PetMed Express, Inc. (NASD:PETS); My Fair Value Estimate:
o My Estimate of Fair Value (MFV)
o Return on Invested Capital (ROIC)
o Operating Earnings (OI)
o Enterprise Value (EV)
o Price-to-earnings Ratio (PE)
o Liquidation Value = Tangible Book Value (TBV)
o Book Value (BV)
PetMed Express is engaged in online pet healthcare. To me, that’s not particularly relevant. What’s of greatest relevance is the differential between its market value and MFV. But, before those calculations, I measure the stock via a scorecard to highlight indicators that might make the stock more or less likely to be a winner.
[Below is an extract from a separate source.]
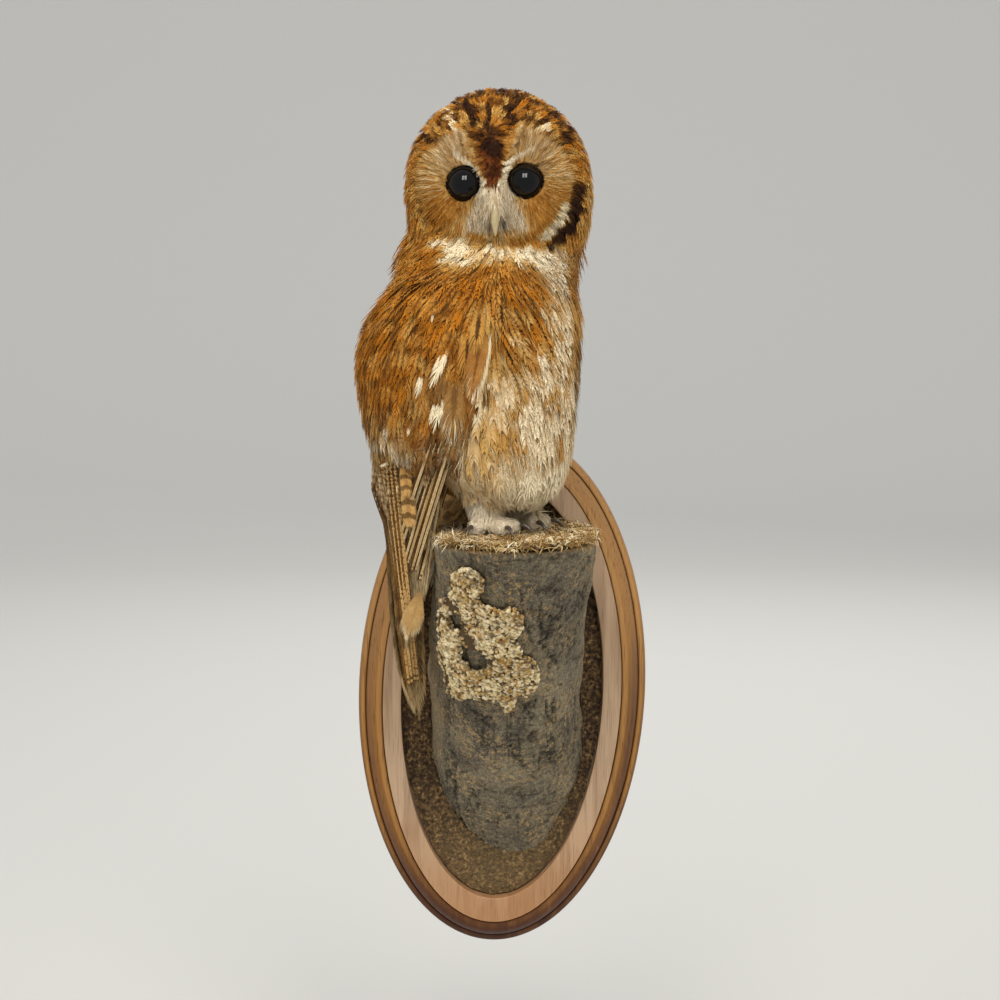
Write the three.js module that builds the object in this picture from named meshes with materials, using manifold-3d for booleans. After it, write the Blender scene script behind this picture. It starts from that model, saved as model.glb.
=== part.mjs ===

Correspondingly, pros and cons as I see them.
·The company’s debt relative to its Market Cap is <25%
·The % of shares short is >15%
o Shorts take greater risk than (non-margined) longs, so I assume they’ve done some research before betting against a company
·The company appears to have a tough year-over-year comparison in the upcoming quarter
·Operating Profit Margins are down sequentially and year-over-year
Despite the relative number of cons to pros, I deem the company good quantitatively because the company’s average ROIC (~25% over the last 10-years) make it seem likely it has durable competitive advantages. So, I am willing to assume—speculate—that durable competitive advantages will allow the company to grow earnings over time and therefore I value the company relative to $23.5mm OI, my estimate of what the company can reasonably earn over an average year. Given the company’s seemingly good balance sheet and 5-yr average multiple of PE x 19.9**, I think OI x 10 is a reasonably conservative fair value, which equates to MFV of $16.59.
At a recent price of $19.14, the differential between market value and MFV is 15%, thus I think shares are overvalued.
Conclusion: I’ve owned shares for nearly a year, but MFV and BV have been declining. In fact, with recent declines, BV is now only up 16% over the last 5 years, calling into question my assumption that the company has durable competitive advantages. If it doesn’t have competitive advantages, it’s only good as a mean reversion candidate and I would revalue it relative to TBV, which is only $6.29. So, this one is in a gray area, i.e. it’s not clear if it’s experiencing a temporary downturn or a paradigm change to a company that warrants a lower valuation.
Given the uncertainty, I plan to sell a third of the position. I’ll either reallocate the funds to a company that’s relatively cheaper to MFV and isn’t challenging my assumptions currently (https://www.veriteventures.com/post/fonar-corporation-nasd-fonr-my-fair-value-estimate) or hold cash for a while.
My positioning: Long shares
For more information about how and why I designate companies good read here: (https://www.veriteventures.com/post/how-i-value-good-companies)
*Post prepared using data as of 2/9/23
**I’m using the company’s historical PE multiple as a proxy for OI because PE multiples are more readily available from data providers and because I will never pay more than the lessor of 1) OI x 10, 2) OI x the company’s own historical multiple, or 3) the S&P 500’s current OI multiple, which lessens the risk of over overestimating the company’s historical multiple via the PE to OI conversion.
The information in this post has not been audited and accuracy is not guaranteed. The post is for informational purposes only and is not investment advice. Consult a financial professional before making investment decisions. The author’s opinions and positions may change subsequently, without notice.